Career Coaching Blog

The ‘Dos & Don'ts’ of Difficult Conversations at Work

No one enjoys difficult conversations. But avoiding them isn’t an option if you want to be successful in the workplace. Whether you need to have a conversation with a coworker about a sensitive topic, or you’re being called into a meeting with your boss to discuss your performance, difficult conversations are a part of working life.


But just because they’re inevitable doesn’t mean they have to be painful. With a little preparation and mindfulness, you can approach any difficult conversation with confidence. Here are some dos and don’ts to keep in mind the next time you’re facing a difficult conversation at work.


Do: Be Prepared 

The best way to approach any difficult conversation is to be prepared. This means having a clear understanding of what the issue is and why it’s important to address it. You should also come into the conversation with a few potential solutions in mind. This will make it easier to find common ground and come to a resolution that everyone can agree on.


Don’t: Make Assumptions 

It’s easy to jump to conclusions when you’re feeling frustrated or anxious about a situation at work. But resist the urge to do so. Making assumptions about what someone else is thinking or feeling will only make the situation worse. Instead, try to see things from their perspective and open yourself up to the possibility that you might be wrong. The other person will likely appreciate your willingness to see things from their point of view, and it will make it easier to find a solution that works for both of you.


Do: Communicate Clearly 

Difficult conversations often go off the rails because people avoid speaking openly and honestly with one another. This leads to miscommunication and misunderstanding, which only makes the situation more difficult. So, make sure that you’re communicating clearly, both verbally and non-verbally. Pay attention to your body language and tone of voice, and avoid speaking in absolutes (e.g., “never” or “always”). These can make it seem like you’re not open to hearing the other person’s side of things.
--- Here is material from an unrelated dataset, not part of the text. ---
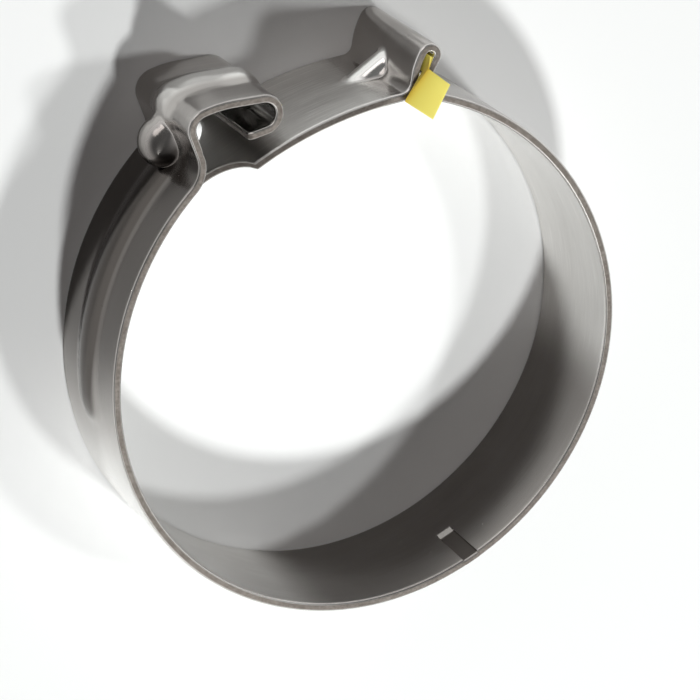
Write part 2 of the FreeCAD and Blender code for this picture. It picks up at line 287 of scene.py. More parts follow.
class Stretch:
    """A straight or a bend of the strip's mid-line, seen along the bore's axis."""

    def __init__(self, start, heading, length, turn=0.0):
        self.start = np.asarray(start, float)
        self.heading = heading
        self.length = length
        self.turn = turn

    def at(self, run):
        """Points and headings at distances along the stretch."""
        run = np.atleast_1d(np.asarray(run, float))
        heading = self.heading + self.turn * run / self.length
        if self.turn:
            radius = self.length / self.turn
            centre = self.start + left_of(self.heading) * radius
            return centre - left_of(heading) * radius, heading
        return self.start + run[:, None] * ahead(self.heading), heading

    def onward(self, length, turn=0.0):
        """The stretch that follows on from this one's end."""
        points, headings = self.at(self.length)
        return Stretch(points[0], headings[0], length, turn)

    def turned_back(self):
        """The same stretch, followed the other way."""
        points, headings = self.at(self.length)
        return Stretch(points[0], headings[0] + math.pi, self.length, -self.turn)


def ahead(heading):
    """Unit vectors along headings."""
    return np.stack([np.cos(heading), np.sin(heading)], -1)


def left_of(heading):
    """Unit vectors to the left of headings."""
    return np.stack([-np.sin(heading), np.cos(heading)], -1)


def bend(inside, turn, thickness):
    """Mid-line length and turn of a bend."""
    return (inside + thickness / 2) * abs(turn), turn


def chain(name, stretch, moves):
    """A named stretch and those that follow on from it, from the length and turn of each."""
    pieces = [(name, stretch)]
    for name, move in moves.items():
        pieces.append((name, pieces[-1][1].onward(*move)))
    return pieces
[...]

Don’t: Bring Up Past Issues

It’s important to stay focused on the present when you’re having a difficult conversation at work. Bringing up past issues may, and more often than not will, only escalate the situation and make it more difficult to resolve the current issue. If there are unresolved issues from the past that are relevant to the present situation, deal with them separately so that you can focus on finding a solution to the current problem. 



In Summary

Difficult conversations are a necessary part of working life, but that doesn’t mean they have to be painful. By being prepared, staying mindful, and communicating clearly, you can approach any difficult conversation with confidence. And who knows? Maybe even come out of it with a better understanding of your coworker or boss, and a renewed commitment to working together effectively as a team.